Dans ce contexte, la sorcellerie est une des façons de comprendre le monde.

La sorcellerie, le kindoki (en kikongo et lingala) signifie aussi bien l’intelligence ancestrale « positive » comme le dit Géraldine dans nos entretiens – traduit aussi littéralement par intelligence, mayele en lingala-, que les forces diaboliques « négatives » qui ne sont pas sans nous rappeler notre définition européenne de la sorcellerie au moment de l’inquisition. La sorcellerie traditionnelle, le kindoki tel que les missionnaires l’ont trouvé à l’époque des grandes conquêtes, a été diabolisée pour la colonisation, jugé hérétique face à l’Eglise. Jusqu’à aujourd’hui, la majorité des kinois rejette les fétiches ancestraux comme diaboliques. Aujourd’hui ce sont les pasteurs et prophètes des diverses églises (évangéliques, millénaristes, apocalyptiques, de réveil…) qui montrent du doigt ce diable.

La famille de Géraldine en a fait la douloureuse expérience. La mère était seule avec 4 enfants, face aux difficultés de la vie quotidienne kinoise, et avec une incompréhension devant un enfant spécial, d’âgé alors d’environ 8 ans, qui dessinait plus qu’il ne parlait. Son pasteur lui a dit qu’il était sûrement un enfant-sorcier, possédé par un sorcier : qu’il était la cause de ses malheurs. Et que sa petite soeur, de 2 ans sa cadette, qui jouait beaucoup avec lui devait être complice dans ce monde invisible. Les deux enfants ont dû subir plusieurs séances d’exorcisme : installés dans une pièce noire, entourés de bougies, d’encens, sans manger et boire pendant des jours pour « affamer et faire sortir les démons », subissant des rituels alliant parfois des sévices physiques et sexuels. Le grand frère de Géraldine, Joël, n’a plus parlé depuis lors et a cessé de dessiner. Géraldine dira qu’à ce moment là elle s’est mise à dessiner, que Joël « lui a transmis ce don ». On peut déjà supposer qu’elle voit là l’art comme une expression à part, permettant d’exprimer ce qui se trouve au delà du langage, et qui mystérieusement, soigne.
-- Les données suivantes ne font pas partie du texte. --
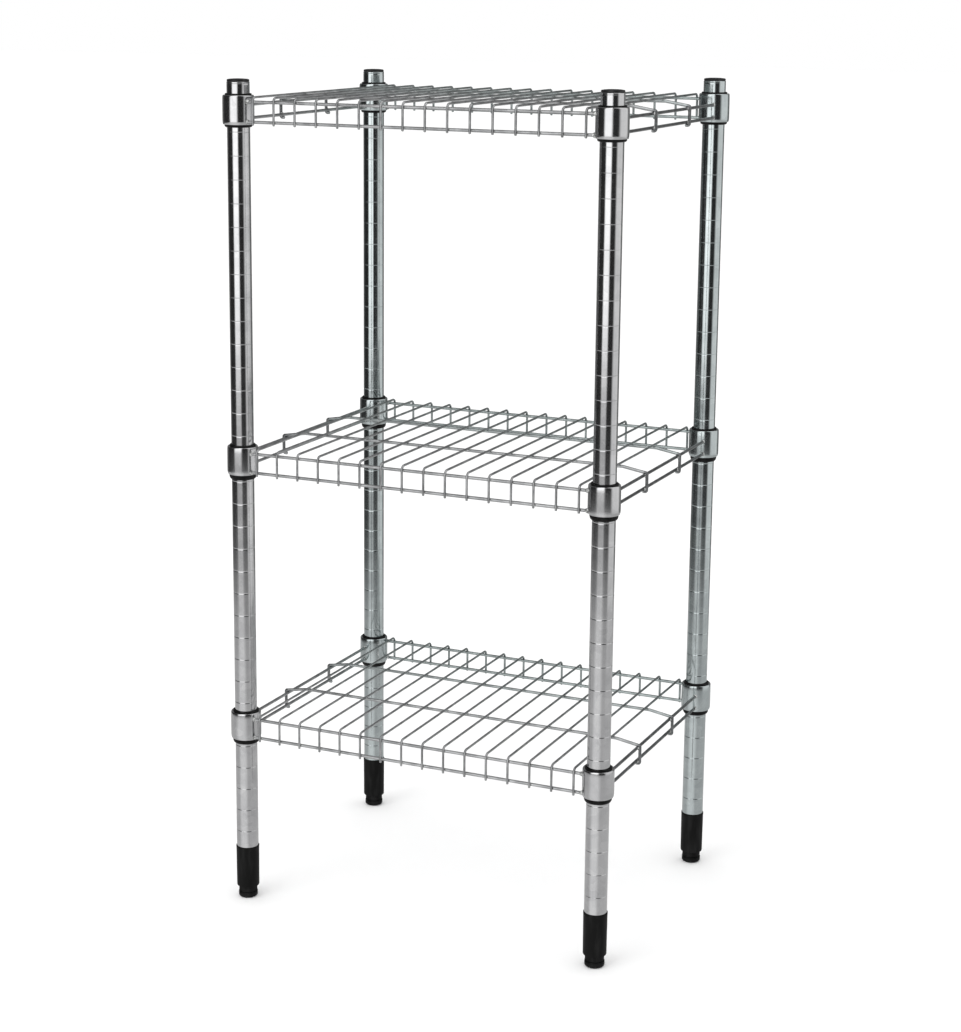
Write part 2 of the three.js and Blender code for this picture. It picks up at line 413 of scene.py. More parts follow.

La jeune Géraldine a ensuite décidé – d’elle-même – de se consacrer à la voie religieuse et de rentrer à l’école d’un couvent catholique, pour finalement entrer à l’Académie des Beaux Arts après le bac. Au sein de celle-ci elle sera confrontée à différents courants artistiques : le mouvement dit académique transmis de maître à élève, et le mouvement dit contemporain amorcé au début des années 2000 par un groupe d’étudiants et influencé par l’institut français voisin où passent des artistes contemporains du monde entier. Géraldine y développera une démarche très personnelle : peindre avec de la fumée.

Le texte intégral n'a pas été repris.